# DATA BLOCK start
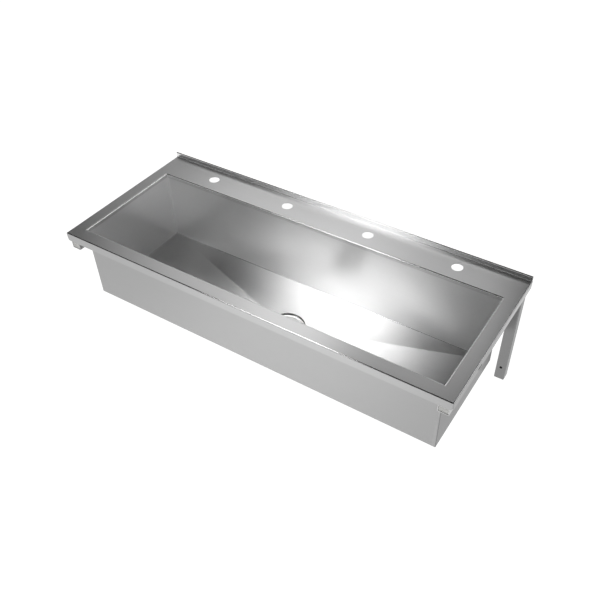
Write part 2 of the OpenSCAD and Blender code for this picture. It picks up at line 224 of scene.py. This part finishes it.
def brushed_steel(name, shine, roughness, along, spread, outer_painted_shade=None, side_painted_shade=None):
    """Satin steel. Given an outer shade, faces that look away from the bowl get that darker
    grey, and those among them that look sideways get the side shade, darker still: painted
    shade on what is one steel."""
    steel = Shader(name)
    stretch = [ALONG_GRAIN if axis == along else ACROSS_GRAIN for axis in "XYZ"]
    grain = steel.noise(steel.stretched(stretch), GRAIN_SCALE, GRAIN_NOISE_ROUGHNESS)
    colour = steel.ramp(grain, *steel_shades(shine))
    # Painted shade: outer faces take a darker grey of the same grain, and sideways outer faces
    # a darker one still
    if outer_painted_shade is not None:
        outer = steel.ramp(grain, *steel_shades(outer_painted_shade))
        side = steel.ramp(grain, *steel_shades(side_painted_shade))
        outer = steel.mixed(steel.side_shade_mask(), outer, side)
        colour = steel.mixed(steel.outer_shade_mask(), colour, outer)
    satin = steel.varied(grain, roughness, SATIN_VARIATION)
    rubbed = steel.varied(grain, FOLD_ROUGHNESS, FOLD_VARIATION)
    steel.set(steel.surface, "Base Color", colour)
    steel.set(steel.surface, "Metallic", 1.0)
    steel.set(steel.surface, "Roughness", steel.mixed(steel.on_folds(), satin, rubbed))
    steel.set(steel.surface, "Anisotropic", spread)
    tangent = steel.node("ShaderNodeTangent", direction_type="RADIAL", axis=along)
    steel.set(steel.surface, "Tangent", tangent.outputs[0])
    steel.set(steel.surface, "Normal", steel.bump(grain, GRAIN_DEPTH))
    return steel.material


# Plain finishes: a fine speck in the colour, the roughness and the surface

SPECK_SCALE = 900
SPECK_NOISE_ROUGHNESS = 0.5
SPECK_LEVEL = 0.94
SPECK_DEPTH = 0.00002
SPECK_VARIATION = 0.04


def plain(name, colour, roughness, metallic=0.0):
    finish = Shader(name)
    speck = finish.noise(finish.place, SPECK_SCALE, SPECK_NOISE_ROUGHNESS)
    speck_colour = [channel * SPECK_LEVEL for channel in colour]
    finish.set(finish.surface, "Base Color", finish.ramp(speck, speck_colour, colour))
    finish.set(finish.surface, "Metallic", metallic)
    finish.set(finish.surface, "Roughness", finish.varied(speck, roughness, SPECK_VARIATION))
    finish.set(finish.surface, "Normal", finish.bump(speck, SPECK_DEPTH))
    return finish.material


# Finishes of the trough's nodes

DECK_SPREAD = 0.65
BOWL_SPREAD = 0.8
POLISHED_COLOUR = (0.90, 0.90, 0.89)


def dress(material, *names):
    for name in names:
        NODES[name].data.materials.clear()
        NODES[name].data.materials.append(material)


def dress_sheets():
    # Each sheet's grey inside is raised above real steel's as painted light, and its outer and
    # side greys are lowered as painted shade, on what is one steel
    deck = brushed_steel("deck_steel", shine=0.76, roughness=0.28, along="X",
                         spread=DECK_SPREAD, outer_painted_shade=0.385, side_painted_shade=0.28)
    wrap = brushed_steel("bowl_steel", shine=0.88, roughness=0.285, along="X",
                         spread=BOWL_SPREAD, outer_painted_shade=0.345, side_painted_shade=0.18)
    ends = brushed_steel("bowl_end_steel", shine=0.92, roughness=0.285, along="Y",
                         spread=BOWL_SPREAD, outer_painted_shade=0.345, side_painted_shade=0.18)
    dress(deck, "deck")
    dress(wrap, "bowl_wrap")
    dress(ends, "bowl_end_left", "bowl_end_right")


def dress_brackets():
    arm = brushed_steel("arm_steel", shine=0.50, roughness=0.32, along="Y", spread=BOWL_SPREAD)
    # The leg's grey is painted shade: it is the same bracket steel as the arm, set much darker
    leg = brushed_steel("leg_steel", shine=0.22, roughness=0.32, along="Z", spread=BOWL_SPREAD)
    cap = plain("cap_steel", (0.72, 0.72, 0.70), roughness=0.50, metallic=0.5)
    fastener = plain("fastener_steel", (0.60, 0.61, 0.62), roughness=0.30, metallic=1.0)
    dress(arm, "bracket_arm_left", "bracket_arm_right")
    dress(leg, "bracket_leg_left", "bracket_leg_right")
    dress(cap, "arm_cap_left", "arm_cap_right", "leg_cap_left", "leg_cap_right")
    dress(fastener, "deck_studs", "stud_washers", "stud_nuts", "waste_screw")


def dress_waste():
    polished = plain("polished_steel", POLISHED_COLOUR, roughness=0.20, metallic=1.0)
    basket = plain("basket_steel", POLISHED_COLOUR, roughness=0.42, metallic=1.0)
    rubber = plain("seal_rubber", (0.02, 0.02, 0.02), roughness=0.6)
    moulding = plain("waste_moulding", (0.78, 0.78, 0.76), roughness=0.45)
    dress(polished, "waste_flange", "basket_knob")
    dress(basket, "basket")
    dress(rubber, "waste_seal_top", "waste_seal_bottom", "basket_seal")
    dress(moulding, "waste_body", "outlet_tail")


# Floor and backdrop

STUDIO_RADIUS = 12.0
BACKDROP_HEIGHT = 4.6
BACKDROP_SIDES = 96
FLOOR_SHADE = 0.3


def studio_white():
    """A white that the camera and the steel see alike, over a lit diffuse surface that keeps
    the object's shadow."""
    material = bpy.data.materials.new("studio_white")
    material.use_nodes = True
    tree = material.node_tree
    tree.nodes.clear()
    output = tree.nodes.new("ShaderNodeOutputMaterial")
    diffuse = tree.nodes.new("ShaderNodeBsdfDiffuse")
    diffuse.inputs["Color"].default_value = (FLOOR_SHADE, FLOOR_SHADE, FLOOR_SHADE, 1)
    glow = tree.nodes.new("ShaderNodeEmission")
    path = tree.nodes.new("ShaderNodeLightPath")
    seen = path.outputs["Is Camera Ray"]
    for kind in ("Is Glossy Ray", "Is Transmission Ray"):
        either = tree.nodes.new("ShaderNodeMath")
        either.operation = "MAXIMUM"
        tree.links.new(seen, either.inputs[0])
        tree.links.new(path.outputs[kind], either.inputs[1])
        seen = either.outputs[0]
    tree.links.new(seen, glow.inputs["Strength"])
    both = tree.nodes.new("ShaderNodeAddShader")
    tree.links.new(diffuse.outputs[0], both.inputs[0])
    tree.links.new(glow.outputs[0], both.inputs[1])
    tree.links.new(both.outputs[0], output.inputs["Surface"])
    return material


def make_studio():
    white = studio_white()
    sides = range(BACKDROP_SIDES)
    turns = [2 * math.pi * side / BACKDROP_SIDES for side in sides]
    rim = [Vector((STUDIO_RADIUS * math.cos(turn), STUDIO_RADIUS * math.sin(turn), FLOOR_Z))
           for turn in turns]
    top = [point + Vector((0, 0, BACKDROP_HEIGHT)) for point in rim]
    walls = [(side, (side + 1) % BACKDROP_SIDES,
              (side + 1) % BACKDROP_SIDES + BACKDROP_SIDES, side + BACKDROP_SIDES)
             for side in sides]
    for name, points, faces in (("floor", rim, [sides]), ("backdrop", rim + top, walls)):
        mesh = bpy.data.meshes.new(name)
        mesh.from_pydata(points, [], faces)
        mesh.materials.append(white)
        add_object(name, mesh)


# World: almost black, because the lamps light the object

WORLD_LEVEL = 0.02


def make_world():
    world = bpy.data.worlds.new("studio")
    bpy.context.scene.world = world
    world.use_nodes = True
    world.node_tree.nodes["Background"].inputs["Strength"].default_value = WORLD_LEVEL


# Lamps

# Ceiling panels face down. Each: name, place in x and y, width and depth in metres, and
# brightness, where 1 is the white of the background
CEILING_OVER_RIM = 2.5
CEILING_PANELS = [
    ("front_strip", -1.32, -2.3, 0.9, 1.8, 5.3),
    ("front_near", -0.85, -1.05, 0.5, 0.8, 2.4),
    ("rear_core", -1.36, 2.0, 0.35, 2.4, 1.25),
    ("rear_middle", -1.34, 2.0, 0.85, 2.4, 1.35),
    ("rear_wide", -1.5, 2.5, 2.9, 1.4, 0.95),
    ("rear_left", -3.4, 3.2, 1.8, 3.0, 0.25),
    ("rear_middle_left", -2.5, 1.5, 1.2, 1.2, 0.6),
    ("rear_right", 0.0, 1.8, 1.2, 2.2, 0.1),
]

# A washer is given like a ceiling panel. It hangs low, faces the floor and makes a pool of
# light that the outer faces mirror.
WASHER_OVER_FLOOR = 0.35
FLOOR_WASHERS = [
    ("middle_washer", -0.35, -1.4, 1.0, 1.0, 3.2),
]

# Side panels face the bowl. Each: name, azimuth from the front and elevation in degrees,
# width and height in metres, and brightness
SIDE_DISTANCE = 6.0
SIDE_PANELS = [
    ("right_wall", 75, 32, 2.4, 2.0, 1.2),
    ("rear_right_wall", 130, 29, 3.0, 1.7, 2.5),
]

# An area lamp that isn't turned shines straight down
FACING_DOWN = Quaternion()


def area_lamp(name, place, turn, width, height, brightness):
    lamp = add_object(name, bpy.data.lights.new(name, "AREA"))
    lamp.data.shape = "RECTANGLE"
    lamp.data.size, lamp.data.size_y = width, height
    lamp.data.energy = math.pi * width * height * brightness
    lamp.matrix_world = Matrix.Translation(place) @ turn.to_matrix().to_4x4()
    lamp.visible_camera = False


def make_lamps():
    ceiling_z = RIM_Z + CEILING_OVER_RIM
    washer_z = FLOOR_Z + WASHER_OVER_FLOOR
    for panels, z in ((CEILING_PANELS, ceiling_z), (FLOOR_WASHERS, washer_z)):
        for name, x, y, width, depth, brightness in panels:
            area_lamp(name, Vector((x, y, z)), FACING_DOWN, width, depth, brightness)
    middle = Vector((0, BOWL_CENTRE.y, RIM_Z))
    for name, azimuth, elevation, width, height, brightness in SIDE_PANELS:
        outward = direction(azimuth, elevation)
        turn = (-outward).to_track_quat("-Z", "Y")
        area_lamp(name, middle + outward * SIDE_DISTANCE, turn, width, height, brightness)


make_camera()
dress_sheets()
dress_brackets()
dress_waste()
make_studio()
make_world()
make_lamps()
bpy.context.scene.view_settings.view_transform = "Standard"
# DATA BLOCK end
• WHAT THE EXERCISE ASKS: Give again, word for word, the lines of the listing, starting at its first line and ending with the line containing "SPECK_VARIATION = 0.04".

• ANSWER FOR THE TASK:
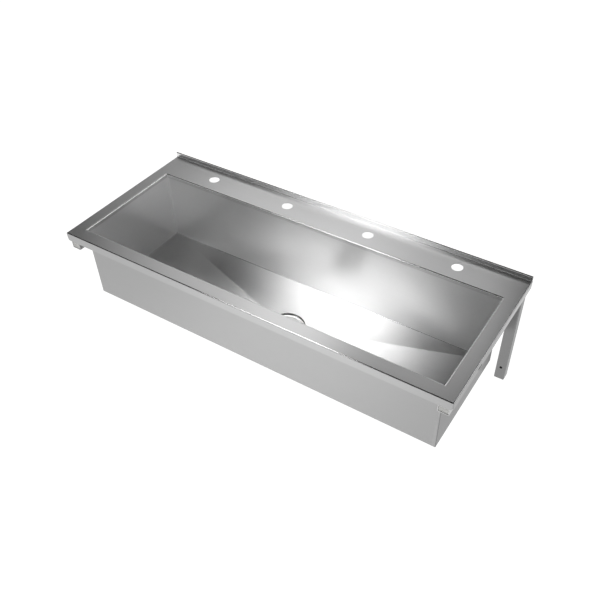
Write part 2 of the OpenSCAD and Blender code for this picture. It picks up at line 224 of scene.py. This part finishes it.
def brushed_steel(name, shine, roughness, along, spread, outer_painted_shade=None, side_painted_shade=None):
    """Satin steel. Given an outer shade, faces that look away from the bowl get that darker
    grey, and those among them that look sideways get the side shade, darker still: painted
    shade on what is one steel."""
    steel = Shader(name)
    stretch = [ALONG_GRAIN if axis == along else ACROSS_GRAIN for axis in "XYZ"]
    grain = steel.noise(steel.stretched(stretch), GRAIN_SCALE, GRAIN_NOISE_ROUGHNESS)
    colour = steel.ramp(grain, *steel_shades(shine))
    # Painted shade: outer faces take a darker grey of the same grain, and sideways outer faces
    # a darker one still
    if outer_painted_shade is not None:
        outer = steel.ramp(grain, *steel_shades(outer_painted_shade))
        side = steel.ramp(grain, *steel_shades(side_painted_shade))
        outer = steel.mixed(steel.side_shade_mask(), outer, side)
        colour = steel.mixed(steel.outer_shade_mask(), colour, outer)
    satin = steel.varied(grain, roughness, SATIN_VARIATION)
    rubbed = steel.varied(grain, FOLD_ROUGHNESS, FOLD_VARIATION)
    steel.set(steel.surface, "Base Color", colour)
    steel.set(steel.surface, "Metallic", 1.0)
    steel.set(steel.surface, "Roughness", steel.mixed(steel.on_folds(), satin, rubbed))
    steel.set(steel.surface, "Anisotropic", spread)
    tangent = steel.node("ShaderNodeTangent", direction_type="RADIAL", axis=along)
    steel.set(steel.surface, "Tangent", tangent.outputs[0])
    steel.set(steel.surface, "Normal", steel.bump(grain, GRAIN_DEPTH))
    return steel.material


# Plain finishes: a fine speck in the colour, the roughness and the surface

SPECK_SCALE = 900
SPECK_NOISE_ROUGHNESS = 0.5
SPECK_LEVEL = 0.94
SPECK_DEPTH = 0.00002
SPECK_VARIATION = 0.04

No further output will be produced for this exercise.